Ferocious British Guns, but the Germans Well Dug In; Their Barbed Wire Defenses Hold.
Starvation Growing in Germany; Hundreds Die Each Day
Special to The Great War Project
(26-29 June) The British Command decides to launch its offensive on the River Somme in northern France on this June 29th a century ago.
The Germans have been constructing well protected defenses at the Somme for more than a year. They are prepared for the British assault – indeed the British do not realize just how ready the Germans are.
But there is trouble brewing inside Germany. “Anti-war feeling is growing,” reports historian Martin Gilbert.
“Deaths from starvation as a result of the Allied blockade were becoming a daily occurrence.”
More than 121,000 deaths in 1916 are attributed to the blockade. That’s 331 deaths a day in Germany, according to Gilbert.
“There were food riots in more than thirty German cities. On June 28th (a century ago) a three-day protest strike began, in which 55,000 German workers took part.”

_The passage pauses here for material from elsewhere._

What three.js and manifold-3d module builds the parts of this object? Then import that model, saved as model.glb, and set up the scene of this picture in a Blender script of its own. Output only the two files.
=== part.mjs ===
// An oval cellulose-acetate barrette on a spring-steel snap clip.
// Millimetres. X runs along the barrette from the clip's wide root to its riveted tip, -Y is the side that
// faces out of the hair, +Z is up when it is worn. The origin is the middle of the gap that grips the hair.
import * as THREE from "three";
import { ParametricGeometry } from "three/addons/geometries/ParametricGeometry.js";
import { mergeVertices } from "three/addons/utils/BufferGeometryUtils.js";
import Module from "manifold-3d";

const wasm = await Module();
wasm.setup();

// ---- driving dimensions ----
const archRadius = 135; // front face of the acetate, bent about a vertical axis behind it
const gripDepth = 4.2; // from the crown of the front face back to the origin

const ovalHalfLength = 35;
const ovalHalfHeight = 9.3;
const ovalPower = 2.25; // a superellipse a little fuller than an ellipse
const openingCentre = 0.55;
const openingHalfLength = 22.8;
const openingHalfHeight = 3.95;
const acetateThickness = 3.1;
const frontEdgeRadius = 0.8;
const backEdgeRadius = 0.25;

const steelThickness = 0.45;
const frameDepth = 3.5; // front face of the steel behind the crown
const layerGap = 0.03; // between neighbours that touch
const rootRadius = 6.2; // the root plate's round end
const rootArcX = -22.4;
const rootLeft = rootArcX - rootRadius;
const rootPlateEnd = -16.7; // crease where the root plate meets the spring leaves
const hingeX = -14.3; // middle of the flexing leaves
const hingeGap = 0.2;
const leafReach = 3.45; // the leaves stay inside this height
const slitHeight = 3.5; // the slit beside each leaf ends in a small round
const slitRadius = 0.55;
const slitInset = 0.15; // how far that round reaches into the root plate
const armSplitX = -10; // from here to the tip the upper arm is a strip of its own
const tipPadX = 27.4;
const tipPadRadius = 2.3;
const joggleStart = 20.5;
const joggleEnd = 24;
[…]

There is only one anti-war member in the German parliament, the Reichstag. He is Karl Liebknecht, and he is expelled from the Reichstag and sentenced to two years’ hard labor for his opposition to the war, urging Germans not to fight.
At this same moment in the war a century ago, the Allies see some progress on the Italian Front. The Trentino offensive in the Alps is making steady progress against Austrian forces.

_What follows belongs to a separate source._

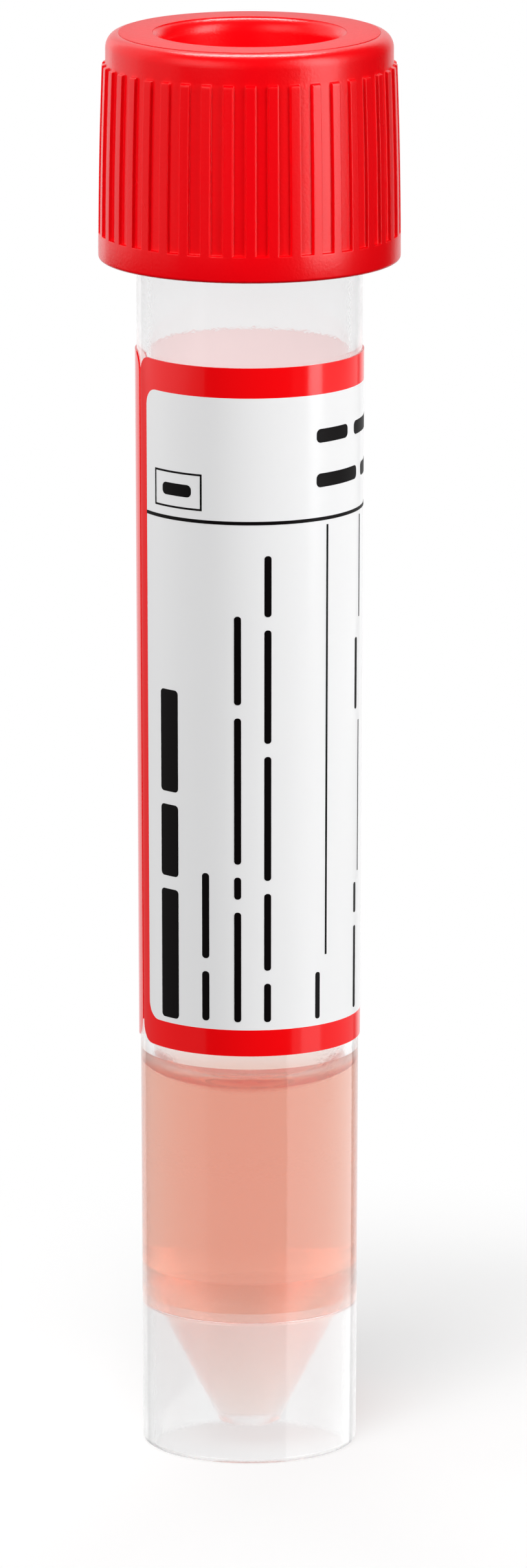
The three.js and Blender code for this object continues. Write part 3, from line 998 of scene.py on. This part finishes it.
def make_floor():
    """White sweep. Near the object a share of its tone takes the shadow, elsewhere it is white."""
    half = FLOOR_HALF_SIZE
    mesh = bpy.data.meshes.new("floor")
    mesh.from_pydata([(-half, -half, 0), (half, -half, 0), (half, half, 0), (-half, half, 0)],
                     [], [(0, 1, 2, 3)])
    floor = bpy.data.objects.new("floor", mesh)
    bpy.context.collection.objects.link(floor)
    s = Shader("white_sweep")
    place = s.add("ShaderNodeTexCoord")
    reach = s.add("ShaderNodeVectorMath", operation="LENGTH")
    near = s.add("ShaderNodeMapRange", {
        "From Min": FLOOR_SHADE_NEAR, "From Max": FLOOR_SHADE_FAR,
        "To Min": 1.0, "To Max": 0.0}, interpolation_type="SMOOTHSTEP")
    path = s.add("ShaderNodeLightPath")
    # The more clear walls it is seen through, the whiter the floor
    through = s.add("ShaderNodeMapRange", {
        "From Min": 2.0, "From Max": 4.0, "To Min": 1.0, "To Max": 0.1})
    shaded = s.add("ShaderNodeMath", operation="MULTIPLY")
    s.join(place.outputs["Object"], reach.inputs[0])
    s.join(reach.outputs["Value"], near.inputs["Value"])
    s.join(path.outputs["Transmission Depth"], through.inputs["Value"])
    s.join(near.outputs["Result"], shaded.inputs[0])
    s.join(through.outputs["Result"], shaded.inputs[1])
    paint = s.add("ShaderNodeBsdfDiffuse", {
        "Color": (FLOOR_SHADE_SHARE, FLOOR_SHADE_SHARE, FLOOR_SHADE_SHARE, 1)})
    own = s.add("ShaderNodeEmission", {"Strength": FLOOR_OWN_TONE})
    seen = straight_view(s.tree)
    in_view = s.add("ShaderNodeMixShader")
    dark = s.add("ShaderNodeEmission", {"Strength": 0.0})
    s.join(seen, in_view.inputs["Fac"])
    s.join(dark.outputs["Emission"], in_view.inputs[1])
    s.join(own.outputs["Emission"], in_view.inputs[2])
    both = s.add("ShaderNodeAddShader")
    s.join(paint.outputs["BSDF"], both.inputs[0])
    s.join(in_view.outputs["Shader"], both.inputs[1])
    far = s.add("ShaderNodeEmission", {"Strength": 1.0})
    sweep = s.add("ShaderNodeMixShader")
    s.join(shaded.outputs["Value"], sweep.inputs["Fac"])
    s.join(far.outputs["Emission"], sweep.inputs[1])
    s.join(both.outputs["Shader"], sweep.inputs[2])
    s.join(sweep.outputs["Shader"], s.output.inputs["Surface"])
    mesh.materials.append(s.material)
    floor.visible_glossy = False
    floor.visible_diffuse = False
    floor.visible_shadow = False
    return floor


def softbox(name, azimuth, elevation, distance, wide, tall, radiance, aim_z=0.05):
    """A rectangular lamp around the object, turned towards it. Its brightness is its radiance."""
    data = bpy.data.lights.new(name, "AREA")
    data.shape = "RECTANGLE"
    data.size, data.size_y = wide, tall
    data.energy = radiance * math.pi * wide * tall
    lamp = bpy.data.objects.new(name, data)
    bpy.context.collection.objects.link(lamp)
    a, e = math.radians(azimuth), math.radians(elevation)
    towards = Vector((math.sin(a) * math.cos(e), -math.cos(a) * math.cos(e), math.sin(e)))
    lamp.location = Vector((0, 0, aim_z)) + towards * distance
    lamp.rotation_mode = "QUATERNION"
    lamp.rotation_quaternion = towards.to_track_quat("Z", "Y")
    lamp.visible_camera = False
    return lamp


def gloss_panel(name, azimuth, wide, tall, radiance, aim_z):
    """An upright panel close by, to be seen in the gloss."""
    return softbox(name, azimuth, 0, GLOSS_DISTANCE, wide, tall, radiance, aim_z)


def fill(name, azimuth, elevation, wide, tall, radiance):
    """A large lamp further off."""
    return softbox(name, azimuth, elevation, FILL_DISTANCE, wide, tall, radiance)


def linked(lamps, name, pieces, state):
    """Lamps that light only the pieces (INCLUDE), or all but them (EXCLUDE)."""
    group = bpy.data.collections.new(name)
    for piece in pieces:
        group.objects.link(piece)
    for place in group.collection_objects:
        place.light_linking.link_state = state
    for lamp in lamps:
        lamp.light_linking.receiver_collection = group


def make_lights(floor, tube, cap):
    """Panels for the gloss of the label, the tube and the cap, fills for their light, and two
    lamps for the shade on the floor. The panels named table stand for light off the table."""
    label_gloss = [
        gloss_panel("left_softbox", -97, 0.864, 0.50, 0.75, 0.25),
        gloss_panel("left_table", -97, 0.864, 0.30, 0.2, -0.15),
        gloss_panel("right_strip", 69.5, 0.095, 0.48, 4.6, 0.24),
        gloss_panel("right_edge", 109.5, 0.41, 0.046, 0.8, -0.007),
        gloss_panel("right_table", 92, 0.764, 0.27, 0.5, -0.165),
        gloss_panel("right_strip_foot", 67, 0.15, 0.27, 0.85, -0.165)]
    tube_gloss = [
        gloss_panel("tube_left", -97, 0.864, 0.30, 0.3, -0.15),
        gloss_panel("tube_right", 90, 0.83, 0.245, 1.5, -0.1775)]
    cap_top = softbox("cap_top", 180, 70, 0.50, 0.36, 0.20, 13.0, aim_z=0.10)
    cap_strip = gloss_panel("cap_strip", 60, 0.19, 0.50, 3.7, 0.25)
    cap_gloss = [
        cap_top,
        gloss_panel("cap_left_back", -124, 0.37, 0.50, 0.8, 0.25),
        gloss_panel("cap_left", -77, 0.24, 0.50, 0.35, 0.25),
        cap_strip]
    for lamp in (cap_top, cap_strip):
        lamp.visible_diffuse = False
    cap_fills = [
        fill("cap_left_fill", -30, 20, 0.80, 0.80, 1.7),
        fill("cap_right_fill", 64, 18, 0.80, 0.80, 2.2)]
    fills = [
        fill("left_fill", -45, 30, 0.80, 0.80, 6.1),
        fill("right_key", 60, 25, 0.80, 0.80, 5.9)]
    shades = [
        fill("shade_lamp", -15, 62, 0.50, 0.80, SHADE_RADIANCE),
        fill("shade_sky", -90, 66, 1.10, 1.10, SKY_RADIANCE)]
    for lamp in (*label_gloss, *tube_gloss, *cap_gloss):
        lamp.visible_transmission = False
    for lamp in (*fills, *cap_fills, *shades):
        lamp.visible_glossy = False
    linked(label_gloss, "all_but_floor_tube_cap", (floor, tube, cap), "EXCLUDE")
    linked(tube_gloss, "only_the_tube", (tube,), "INCLUDE")
    linked([*cap_gloss, *cap_fills], "only_the_cap", (cap,), "INCLUDE")
    linked(fills, "all_but_the_floor", (floor,), "EXCLUDE")
    linked(shades, "only_the_floor", (floor,), "INCLUDE")


def make_camera():
    """A long lens from the front, a little above the cap."""
    data = bpy.data.cameras.new("camera")
    camera = bpy.data.objects.new("camera", data)
    bpy.context.collection.objects.link(camera)
    data.sensor_width = 36
    data.lens = CAMERA_LENS
    data.shift_x = CAMERA_SHIFT
    data.clip_end = 20
    camera.location = CAMERA_PLACE
    camera.rotation_euler = (math.pi / 2 - CAMERA_TILT, 0, 0)
    bpy.context.scene.camera = camera


# ---- Everything -----------------------------------------------------------------------------

make_camera()
make_world()
floor = make_floor()
tube = make_tube()
make_medium()
cap = make_cap()
make_label()
make_print()
make_lights(floor, tube, cap)

scene = bpy.context.scene
scene.view_settings.view_transform = "Standard"
scene.cycles.max_bounces = CLEAR_BOUNCES
scene.cycles.transmission_bounces = CLEAR_BOUNCES
scene.cycles.glossy_bounces = CLEAR_BOUNCES

bpy.context.view_layer.update()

On the night of June 28th, writes Gilbert, the Austrians unleash a “terrifying bombardment with hydrocyanide gas shells causing grave injury to more than 6000 sleeping Italians.” The gas blows back into the Austrian positions and more than a thousand Austrian troops are injured.
At the same moment on the Russian Front, reports Gilbert, “The Austrians were mauled at the Battle of Kolomea (now western Ukraine). There, the Russians take 10,000 prisoners.”

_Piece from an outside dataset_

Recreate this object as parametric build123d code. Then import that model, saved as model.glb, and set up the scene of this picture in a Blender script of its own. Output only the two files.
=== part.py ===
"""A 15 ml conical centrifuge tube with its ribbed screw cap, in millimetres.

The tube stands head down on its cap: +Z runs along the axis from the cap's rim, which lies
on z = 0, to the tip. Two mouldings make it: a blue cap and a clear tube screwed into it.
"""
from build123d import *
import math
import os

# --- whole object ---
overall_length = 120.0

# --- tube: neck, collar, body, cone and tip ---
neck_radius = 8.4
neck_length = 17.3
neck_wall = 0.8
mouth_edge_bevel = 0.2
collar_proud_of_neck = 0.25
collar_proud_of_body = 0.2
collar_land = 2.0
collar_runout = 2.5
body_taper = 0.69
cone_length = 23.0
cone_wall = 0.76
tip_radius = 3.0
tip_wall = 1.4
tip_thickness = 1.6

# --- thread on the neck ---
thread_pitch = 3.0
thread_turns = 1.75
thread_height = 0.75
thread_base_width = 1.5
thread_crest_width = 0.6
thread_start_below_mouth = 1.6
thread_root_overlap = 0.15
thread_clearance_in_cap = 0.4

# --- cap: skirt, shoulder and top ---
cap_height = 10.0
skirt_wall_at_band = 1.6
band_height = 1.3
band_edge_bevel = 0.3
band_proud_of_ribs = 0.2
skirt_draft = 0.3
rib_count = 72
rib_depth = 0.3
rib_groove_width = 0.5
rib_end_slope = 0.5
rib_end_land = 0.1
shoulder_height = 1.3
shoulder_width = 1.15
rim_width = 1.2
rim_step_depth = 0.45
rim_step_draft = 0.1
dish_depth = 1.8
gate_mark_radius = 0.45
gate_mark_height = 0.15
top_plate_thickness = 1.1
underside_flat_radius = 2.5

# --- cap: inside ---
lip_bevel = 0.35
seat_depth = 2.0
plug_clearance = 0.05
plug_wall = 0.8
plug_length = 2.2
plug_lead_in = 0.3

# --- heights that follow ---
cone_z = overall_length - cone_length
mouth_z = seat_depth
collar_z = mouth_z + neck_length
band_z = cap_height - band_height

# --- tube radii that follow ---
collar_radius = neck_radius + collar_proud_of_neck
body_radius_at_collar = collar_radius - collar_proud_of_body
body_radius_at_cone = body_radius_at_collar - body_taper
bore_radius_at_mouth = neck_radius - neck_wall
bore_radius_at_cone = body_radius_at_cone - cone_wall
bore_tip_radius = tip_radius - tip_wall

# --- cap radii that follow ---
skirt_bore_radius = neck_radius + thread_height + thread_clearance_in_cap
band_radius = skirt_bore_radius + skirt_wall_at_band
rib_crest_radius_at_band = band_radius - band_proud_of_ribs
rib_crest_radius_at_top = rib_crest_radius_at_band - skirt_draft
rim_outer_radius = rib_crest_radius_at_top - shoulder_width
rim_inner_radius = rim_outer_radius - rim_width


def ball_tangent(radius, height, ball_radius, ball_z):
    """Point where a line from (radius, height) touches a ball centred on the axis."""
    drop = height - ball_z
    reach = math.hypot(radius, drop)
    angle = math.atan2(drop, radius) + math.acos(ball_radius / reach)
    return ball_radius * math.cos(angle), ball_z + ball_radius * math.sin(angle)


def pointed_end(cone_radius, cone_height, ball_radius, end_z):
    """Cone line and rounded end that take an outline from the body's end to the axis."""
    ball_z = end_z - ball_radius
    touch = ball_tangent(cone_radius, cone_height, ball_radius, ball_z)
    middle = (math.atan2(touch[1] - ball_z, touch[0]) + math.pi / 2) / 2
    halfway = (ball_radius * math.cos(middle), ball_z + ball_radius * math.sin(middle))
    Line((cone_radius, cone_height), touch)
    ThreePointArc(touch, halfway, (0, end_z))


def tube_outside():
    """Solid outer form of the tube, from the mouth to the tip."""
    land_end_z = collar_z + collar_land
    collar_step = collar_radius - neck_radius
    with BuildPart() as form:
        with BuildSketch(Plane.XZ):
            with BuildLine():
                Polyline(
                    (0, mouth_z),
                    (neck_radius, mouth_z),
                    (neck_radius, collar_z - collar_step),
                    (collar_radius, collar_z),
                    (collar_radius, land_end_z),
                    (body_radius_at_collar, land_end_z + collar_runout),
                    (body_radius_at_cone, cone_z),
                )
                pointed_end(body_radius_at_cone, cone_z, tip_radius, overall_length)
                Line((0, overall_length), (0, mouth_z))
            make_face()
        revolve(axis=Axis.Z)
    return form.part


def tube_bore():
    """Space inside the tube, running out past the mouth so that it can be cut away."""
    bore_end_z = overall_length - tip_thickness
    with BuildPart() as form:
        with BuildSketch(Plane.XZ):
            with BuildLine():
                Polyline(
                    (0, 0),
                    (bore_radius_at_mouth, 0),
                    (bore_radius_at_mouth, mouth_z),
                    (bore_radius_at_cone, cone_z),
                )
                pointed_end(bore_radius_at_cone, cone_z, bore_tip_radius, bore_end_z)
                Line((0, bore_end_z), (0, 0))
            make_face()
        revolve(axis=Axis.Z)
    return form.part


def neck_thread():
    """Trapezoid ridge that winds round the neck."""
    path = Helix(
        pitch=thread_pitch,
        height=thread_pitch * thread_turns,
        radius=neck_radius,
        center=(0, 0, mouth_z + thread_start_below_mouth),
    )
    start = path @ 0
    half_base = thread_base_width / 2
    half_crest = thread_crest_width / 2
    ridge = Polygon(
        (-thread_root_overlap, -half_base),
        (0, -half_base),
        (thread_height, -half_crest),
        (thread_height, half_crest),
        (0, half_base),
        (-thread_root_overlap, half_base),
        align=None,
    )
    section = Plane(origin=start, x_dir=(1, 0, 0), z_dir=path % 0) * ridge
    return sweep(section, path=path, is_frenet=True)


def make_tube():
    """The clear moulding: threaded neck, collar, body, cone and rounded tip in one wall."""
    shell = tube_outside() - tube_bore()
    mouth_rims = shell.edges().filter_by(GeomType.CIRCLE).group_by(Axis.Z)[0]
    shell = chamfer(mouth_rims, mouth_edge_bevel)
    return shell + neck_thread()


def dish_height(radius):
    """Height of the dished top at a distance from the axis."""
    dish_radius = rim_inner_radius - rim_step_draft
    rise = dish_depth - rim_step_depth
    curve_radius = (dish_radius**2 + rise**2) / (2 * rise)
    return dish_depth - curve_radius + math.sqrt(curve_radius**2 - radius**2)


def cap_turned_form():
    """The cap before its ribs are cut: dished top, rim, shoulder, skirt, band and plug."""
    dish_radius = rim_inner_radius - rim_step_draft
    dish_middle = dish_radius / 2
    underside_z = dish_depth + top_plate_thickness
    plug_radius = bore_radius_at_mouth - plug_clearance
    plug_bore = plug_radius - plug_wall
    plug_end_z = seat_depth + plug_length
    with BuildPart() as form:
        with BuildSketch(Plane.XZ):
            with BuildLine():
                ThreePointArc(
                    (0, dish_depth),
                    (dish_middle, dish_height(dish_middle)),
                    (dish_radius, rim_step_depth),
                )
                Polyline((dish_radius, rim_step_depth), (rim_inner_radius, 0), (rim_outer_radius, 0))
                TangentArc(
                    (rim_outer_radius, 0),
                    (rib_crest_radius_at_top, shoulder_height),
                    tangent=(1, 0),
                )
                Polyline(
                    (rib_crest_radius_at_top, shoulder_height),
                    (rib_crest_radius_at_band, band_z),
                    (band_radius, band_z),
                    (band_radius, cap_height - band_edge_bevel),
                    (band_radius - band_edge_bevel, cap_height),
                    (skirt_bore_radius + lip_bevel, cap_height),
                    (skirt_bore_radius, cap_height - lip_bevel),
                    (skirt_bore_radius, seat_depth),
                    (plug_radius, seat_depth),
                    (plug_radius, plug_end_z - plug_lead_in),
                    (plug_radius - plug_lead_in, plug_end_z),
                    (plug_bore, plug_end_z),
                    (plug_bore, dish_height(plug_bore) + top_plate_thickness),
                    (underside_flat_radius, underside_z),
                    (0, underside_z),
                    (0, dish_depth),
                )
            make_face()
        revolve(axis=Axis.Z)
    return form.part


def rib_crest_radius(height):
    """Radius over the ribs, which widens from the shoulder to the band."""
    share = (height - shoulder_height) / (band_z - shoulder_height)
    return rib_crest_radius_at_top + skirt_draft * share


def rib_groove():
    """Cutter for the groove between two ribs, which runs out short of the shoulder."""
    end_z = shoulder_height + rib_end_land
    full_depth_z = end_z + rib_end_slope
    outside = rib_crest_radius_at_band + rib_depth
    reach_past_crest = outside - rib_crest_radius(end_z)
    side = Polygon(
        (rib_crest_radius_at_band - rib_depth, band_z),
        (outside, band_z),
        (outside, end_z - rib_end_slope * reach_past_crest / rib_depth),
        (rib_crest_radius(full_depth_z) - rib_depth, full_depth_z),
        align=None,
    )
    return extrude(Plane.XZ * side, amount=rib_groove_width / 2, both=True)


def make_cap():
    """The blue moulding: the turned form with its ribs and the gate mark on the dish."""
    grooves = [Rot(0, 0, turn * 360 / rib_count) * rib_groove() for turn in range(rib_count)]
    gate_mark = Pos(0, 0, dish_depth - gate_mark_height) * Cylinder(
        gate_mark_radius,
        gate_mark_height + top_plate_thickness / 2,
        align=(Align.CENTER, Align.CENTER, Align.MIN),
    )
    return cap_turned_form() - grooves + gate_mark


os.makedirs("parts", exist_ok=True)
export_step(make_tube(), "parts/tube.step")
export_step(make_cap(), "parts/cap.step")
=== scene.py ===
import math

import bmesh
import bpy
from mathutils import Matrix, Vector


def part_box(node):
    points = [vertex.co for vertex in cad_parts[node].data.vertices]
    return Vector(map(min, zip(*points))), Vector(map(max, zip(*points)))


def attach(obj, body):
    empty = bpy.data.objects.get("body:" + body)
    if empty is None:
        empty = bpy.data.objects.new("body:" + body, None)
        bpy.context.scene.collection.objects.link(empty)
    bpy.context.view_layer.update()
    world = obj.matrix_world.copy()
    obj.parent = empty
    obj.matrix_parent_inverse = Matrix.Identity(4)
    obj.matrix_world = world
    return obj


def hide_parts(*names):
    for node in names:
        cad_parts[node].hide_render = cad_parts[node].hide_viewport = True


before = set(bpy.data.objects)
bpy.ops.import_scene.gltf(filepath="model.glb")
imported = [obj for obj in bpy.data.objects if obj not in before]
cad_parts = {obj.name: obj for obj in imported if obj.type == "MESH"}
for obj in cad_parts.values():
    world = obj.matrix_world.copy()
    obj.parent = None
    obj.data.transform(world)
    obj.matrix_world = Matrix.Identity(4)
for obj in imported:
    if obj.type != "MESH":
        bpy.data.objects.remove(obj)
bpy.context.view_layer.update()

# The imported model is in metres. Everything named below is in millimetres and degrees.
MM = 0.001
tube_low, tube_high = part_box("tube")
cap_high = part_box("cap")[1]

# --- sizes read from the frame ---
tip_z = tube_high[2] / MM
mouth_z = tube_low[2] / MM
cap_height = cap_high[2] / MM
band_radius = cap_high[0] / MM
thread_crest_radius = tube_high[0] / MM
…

And on the Western Front, the commander-in-chief Field Marshall Douglas Haig, sets June 29th for the start of the ground offensive at the Somme.
The enormous British artillery bombardment is in its fifth day, the largest such barrage of the war.
But on June 29th, Haig feels the conditions are not right for the ground invasion, and he postpones it until July 1st.
Historian Adam Hochschild describes the British plan as it is conceived by Field Marshall Haig. “British troops, the plan went, were to move forward across no man’s land in successive waves. Everything was precise; each wave would advance in a continuous line 100 yards in front of the next as a steady pace of one hundred yards a minute.”
Problems with this plan emerge quickly, according to Hochschild. “How were they to be safe from the German machine-gun fire that had taken such a deadly toll” in other battles?
The British answer: artillery, the overwhelming artillery assault, one gun every seventeen yards of front line. A million and a half shells hit the German emplacements over five days. The British command believes nothing can survive this onslaught.
It appears the British artillery, despite its intensity, ends too soon.
The shelling does not do its job adequately, writes war historian John Keegan. It is supposed to cut the German barbed wire defensives so British troops would have a clean path through the wire. But the wire is not cut cleanly.
Haig also expects the bombardment to drive German troops out of their trenches.
What the British infantry will discover when the ground attack begins, writes Keegan, is that they are attacking “trenches filled with Germans fighting for their lives.”